Die Anzeichen, dass die nach Österreich und primär nach Wien geflüchteten ukrainischen Familien dauerhaft bleiben werden, verdichten sich. Gemeinsam mit dem strukturellen Wohnungsbedarf, der aus dem natürlichen Bevölkerungswachstum und dem Trend zur Urbanisierung resultiert, wird das die Nachfrage nach Wohnraum in Wien weiter erhöhen. Vor allem im Mietwohnungsbereich bleibt diese auf besonders hohem Niveau.
Die nach wie vor gedämpfte Nachfrage nach Eigentum ist auf die weiterhin erschwerten Rahmenbedingungen bei Finanzierungen durch die KIM-Verordnung sowie die sehr rasch gestiegenen Zinsen zurückzuführen. Dennoch hat der Eigentumsmarkt seinen Tiefpunkt überwunden. Verglichen mit dem zweiten Halbjahr 2022 und dem ersten Halbjahr 2023 steigt die Nachfrage wieder, da der Wunsch, Eigentum zu schaffen, nach wie vor groß ist.

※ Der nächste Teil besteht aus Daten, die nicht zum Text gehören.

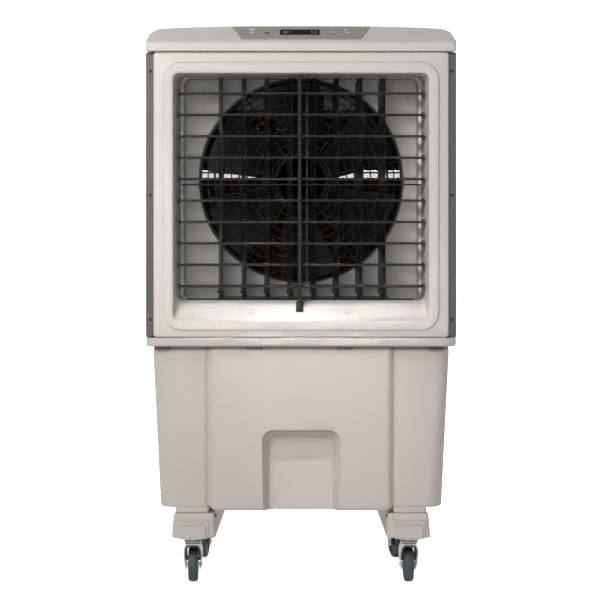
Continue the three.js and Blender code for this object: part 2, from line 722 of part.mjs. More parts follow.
// ---- casters ----
function casterBeam(name, side) {
  const across = (inset) => (
    [side * (BEAM_INNER_X + inset), side * (BEAM_OUTER_X - inset)].sort((a, b) => a - b)
  );
  const along = (inset) => [-BEAM_HALF_LENGTH + inset, BEAM_HALF_LENGTH - inset];
  const section = (inset) => roundedRectangle(across(inset), along(inset), 8, 2);
  const levels = [BEAM_BOTTOM, BEAM_BOTTOM + 3, BEAM_TOP];
  const outer = loft([section(2), section(0), section(4)], levels, ALONG.z);
  const hollow = prism(section(8), 'z', BEAM_BOTTOM + 16, BEAM_TOP + 1);
  const plates = [-1, 1].map((end) => box(
    [side * CASTER_X - 30, side * CASTER_X + 30],
    [end * CASTER_Y - 32, end * CASTER_Y + 32],
    [PLATE_BOTTOM, BEAM_BOTTOM + 1],
  ));
  return mesh(name, joined([outer.subtract(hollow), ...plates]), 'tank');
}

// Fork about its swivel axis, the wheel trailing towards +Y.
function casterFork(name) {
  const legOutline = [[-13, 88], [34, 88], [38, 70], [36, 28], [22, 28], [-10, 78]];
  const body = joined([
    rod('z', 22, 88, FORK_TOP, [0, 0], 16),
    box([-15.6, 15.6], [-13, 34], [84.5, 88.5]),
    prism(legOutline, 'x', -15.6, -13),
    prism(legOutline, 'x', 13, 15.6),
    rod('x', AXLE_RADIUS, -16, 16, [CASTER_TRAIL, WHEEL_RADIUS], 12),
    rod('x', 7, -20, -15, [CASTER_TRAIL, WHEEL_RADIUS], 6),
    rod('x', 7, 15, 20, [CASTER_TRAIL, WHEEL_RADIUS], 6),
  ]);
  return mesh(name, body, 'steel');
}

// The lowest side of the wheel lies flat on the floor.
function casterWheel(name) {
  const halfSide = Math.PI / WHEEL_SIDES;
  const rim = (radius) => circle(radius / Math.cos(halfSide), WHEEL_SIDES, [0, 0], halfSide - Math.PI / 2);
  const width = WHEEL_HALF_WIDTH;
  const tyre = loft(
    [rim(WHEEL_RADIUS - 2.5), rim(WHEEL_RADIUS), rim(WHEEL_RADIUS), rim(WHEEL_RADIUS - 2.5)],
    [-width, -width + 2.5, width - 2.5, width],
    ALONG.x,
  );
  const bore = rod('x', AXLE_RADIUS + GAP, -width - 1, width + 1, [0, 0], 12);
  return placed(mesh(name, tyre.subtract(bore), 'tread'), 0, CASTER_TRAIL, WHEEL_RADIUS);
}

// One caster as a group at its swivel axis, turned to the way it was left standing.
function caster(place, sideX, sideY, yawDegrees) {
  const group = new THREE.Group();
  group.name = `caster_${place}`;
  group.add(casterFork(`fork_${place}`), casterWheel(`wheel_${place}`));
  group.position.set(sideX * CASTER_X, sideY * CASTER_Y, 0);
  group.rotation.z = THREE.MathUtils.degToRad(yawDegrees);
  return group;
}

// ---- assembly ----
function numbered(count, make) {
  return Array.from({ length: count }, (_, i) => make(i + 1));
}

const cooler = new THREE.Group();
cooler.name = 'evaporative_cooler';
cooler.add(tank(), drainCap(), inletValve(), floatArm(), pump(), baseFrame());
cooler.add(frontPanel(), rearFrame(), rearGrille());
cooler.add(sideGrille('side_grille_left', -1), sideGrille('side_grille_right', 1));
cooler.add(lid(), controlPanel(), ...numbered(KEY_X.length, key));
cooler.add(centreSupport(), ...numbered(LOUVRE_COUNT, louvre), louvreLink());
cooler.add(...numbered(VANE_COUNT, vane), vaneLink(), swingMotor());
cooler.add(fanDeck(), fanGuard(), fanRotor(), fanMotor(), motorBracket());
cooler.add(sidePad('pad_left', -1), sidePad('pad_right', 1), rearPad(), waterDistributor());
cooler.add(casterBeam('caster_beam_left', -1), casterBeam('caster_beam_right', 1));
cooler.add(caster('front_left', -1, -1, 2), caster('front_right', 1, -1, 0));
cooler.add(caster('rear_left', -1, 1, -4), caster('rear_right', 1, 1, 15));

export default cooler;
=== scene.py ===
"""Looks of a portable evaporative cooler: casings, louvres, fan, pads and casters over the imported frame.

Lengths are in millimetres in the frame's own axes until piece() turns them into metres.
"""

import json
from math import atan2, cos, exp, pi, radians, sin, sqrt

import bmesh
import bpy
from mathutils import Matrix, Vector


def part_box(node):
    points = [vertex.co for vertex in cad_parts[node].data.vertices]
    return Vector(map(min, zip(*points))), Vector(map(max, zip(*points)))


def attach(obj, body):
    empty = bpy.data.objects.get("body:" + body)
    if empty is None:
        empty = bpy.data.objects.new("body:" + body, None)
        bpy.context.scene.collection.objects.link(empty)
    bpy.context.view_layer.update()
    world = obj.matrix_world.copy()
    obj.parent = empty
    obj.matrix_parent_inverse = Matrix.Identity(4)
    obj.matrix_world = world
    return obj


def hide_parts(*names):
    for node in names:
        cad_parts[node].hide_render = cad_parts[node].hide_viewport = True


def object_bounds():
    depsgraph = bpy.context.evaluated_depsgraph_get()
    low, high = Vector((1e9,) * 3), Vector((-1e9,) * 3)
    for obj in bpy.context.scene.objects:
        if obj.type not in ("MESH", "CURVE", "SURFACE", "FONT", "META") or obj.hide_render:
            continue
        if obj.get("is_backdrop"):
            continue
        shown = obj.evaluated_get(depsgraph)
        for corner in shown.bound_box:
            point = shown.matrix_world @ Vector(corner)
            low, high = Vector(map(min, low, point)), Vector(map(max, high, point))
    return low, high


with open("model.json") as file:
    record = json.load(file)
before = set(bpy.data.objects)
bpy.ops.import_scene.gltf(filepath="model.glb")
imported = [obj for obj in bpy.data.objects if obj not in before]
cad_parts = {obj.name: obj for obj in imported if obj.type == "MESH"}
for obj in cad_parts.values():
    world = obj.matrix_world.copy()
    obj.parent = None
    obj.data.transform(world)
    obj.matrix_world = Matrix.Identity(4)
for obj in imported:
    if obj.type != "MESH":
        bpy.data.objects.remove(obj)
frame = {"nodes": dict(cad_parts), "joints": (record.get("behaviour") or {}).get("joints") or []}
cad_lo, cad_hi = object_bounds()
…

Auch als Investment sind Wohnimmobilien wieder attraktiver geworden
Die steigenden Mieten und die Aussicht auf höhere Erträge im Zusammenhang mit Wertanpassungen an die Inflation sowie die deutlich rückläufige Leerstandsquote machen Anlegerwohnungen zu einem chancenreichen Investment. Stärker als vor dem Zinsanstieg und der Konjunkturflaute fokussiert sich die Nachfrage auf eher kostengünstigen Wohnraum. Davon profitieren auch Angebote im Speckgürtel. Für Objekte an Standorten mit guter Verkehrsanbindung an die Bundeshauptstadt herrscht gute Nachfrage, da das Preisargument spürbar an Bedeutung gewonnen hat.
Die Kaufpreisentwicklung ist aufgrund der gestiegenen Finanzierungskosten gedämpft. Davon sind Bestandswohnungen stärker betroffen als der Neubau, da unter anderem ein nachhaltiges Energiekonzept ein immer wichtigeres Kaufentscheidungskriterium ist. Bei Bestandswohnungen werden demnach zunehmend mögliche finanzielle Aufwände, aus künftig erforderlichen Maßnahmen zur Dekarbonisierung, bei der Kaufentscheidung mitberücksichtigt.